As contas demonstram isso. O país tem o maior fundo soberano do planeta, estimado em US$ 815 bilhões e os cofres do Estado estão abarrotados. O Estado norueguês comprou 1% de ações em bolsas de todo o mundo, investe em 3,2 mil empresas e, com apenas metade de seu superávit, poderia quitar as dívidas da Grécia. "A realidade é que estamos nadando em dinheiro", declarou Frode Rekve, que comanda o Instituto Norueguês de Mídia.
Hoje, a renda gerada pelo petróleo chega a US$ 40 bilhões por ano ao Estado. Um a cada três dólares obtidos pelas autoridades em Oslo vem do subsolo marinho. Mais da metade das exportações vem do setor de energia e o país já é o oitavo maior exportador mundial. Em termos per capita, a produção de barris na Noruega chega a ser superior à da Arábia Saudita.
Independente apenas desde 1905, a Noruega rejeitou em duas votações nos últimos 40 anos a ideia de fazer parte da União Europeia.
Estatais. Mas o modelo norueguês também tem outro componente: a forte presença do Estado em praticamente todos os campos da economia. Segundo especialistas, essa tendência começou depois da 2.ª Guerra Mundial, quando o governo nacionalizou empresas ligadas à Alemanha. Assim, o Estado ficou com 44% das ações da Norsk Hydro, tem participação de 37% na Bolsa de Valores de Oslo e em dezenas de empresas.
O capitalismo de Estado fez com que economistas ironizassem a situação chinesa. Uma piada contada entre analistas aponta que, no fundo, o modelo desenvolvido pelo Partido Comunista Chinês nos últimos dez anos não passa de uma cópia do modelo norueguês existente há meio século. Hoje, o Estado controla a petroleira Statoil, o grupo de telecomunicações Telenor, a fabricante de fertilizantes Yara, e o maior banco do país, o DnBNor.
Os sinais de prosperidade podem ser vistos em qualquer segmento. No início do ano, o governo da Noruega inaugurou uma ponte que acabou com o isolamento de um vilarejo com 74 moradores, no centro do país. A obra custou US$ 20 milhões.

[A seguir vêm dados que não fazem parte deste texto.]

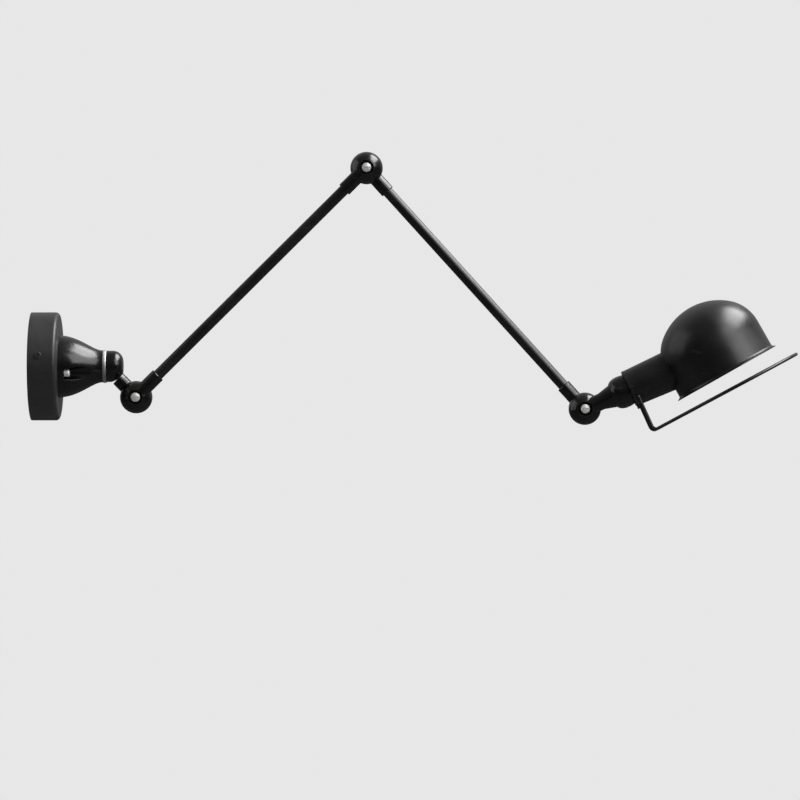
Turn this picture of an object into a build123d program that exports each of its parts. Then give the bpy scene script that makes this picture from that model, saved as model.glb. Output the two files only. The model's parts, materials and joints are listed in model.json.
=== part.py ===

As contas positivas e o sentimento de que os recursos são de todos também transformaram a maneira pela qual empregados e patrões negociam. Em Oslo, nada é como no resto do mundo. Os sindicatos, por exemplo, negociam a cada ano seus salários, dependendo das necessidades do setor exportador e para garantir que o produto nacional continue competitivo no mercado global. Nas eleições, partidos prometem não cortar impostos.
O sistema de bem-estar social permite que os homens cuidem de seus bebês e, a cada ano, o governo destina 2,8% do PIB para apoiar famílias em tudo que precisam para ter filhos. Mesmo aqueles que decidem não levar as crianças para creches recebem, a cada mês, um cheque de 200 para ajudar nos gastos.
A lei estabelece uma licença-maternidade de nove meses para a mãe, mas também quatro meses de licença para os pais. Nesses meses, quem paga o salário dos pais é o Estado. No ano passado, dois ministros do governo chegaram a se afastar de seus cargos pelo prazo determinado em lei, justamente para cuidarem de suas crianças.
Na avaliação do governo, esse incentivo para as mulheres e leis para garantir a igualdade de gênero são positivas para a economia. Hoje, empresas são obrigadas a dar 40% das vagas em seus conselhos para mulheres. Setenta e cinco por cento delas trabalham fora e, para o governo, isso representa maior atividade na economia e um número maior de pessoas pagando impostos.
Em recente entrevista ao New York Times, o primeiro-ministro norueguês, Jens Stoltenberg, foi taxativo. "A lição da Noruega é a participação feminina na economia. Isso ajuda no crescimento, nas taxas de natalidade e no orçamento", declarou.
O imposto de renda é elevado, atingindo 42%. Mas existe um consenso de que o valor é justo para manter o sistema e que, de uma certa forma, tudo é devolvido em serviços. O Estado paga do berçário ao enterro, financia estudantes e até banca férias.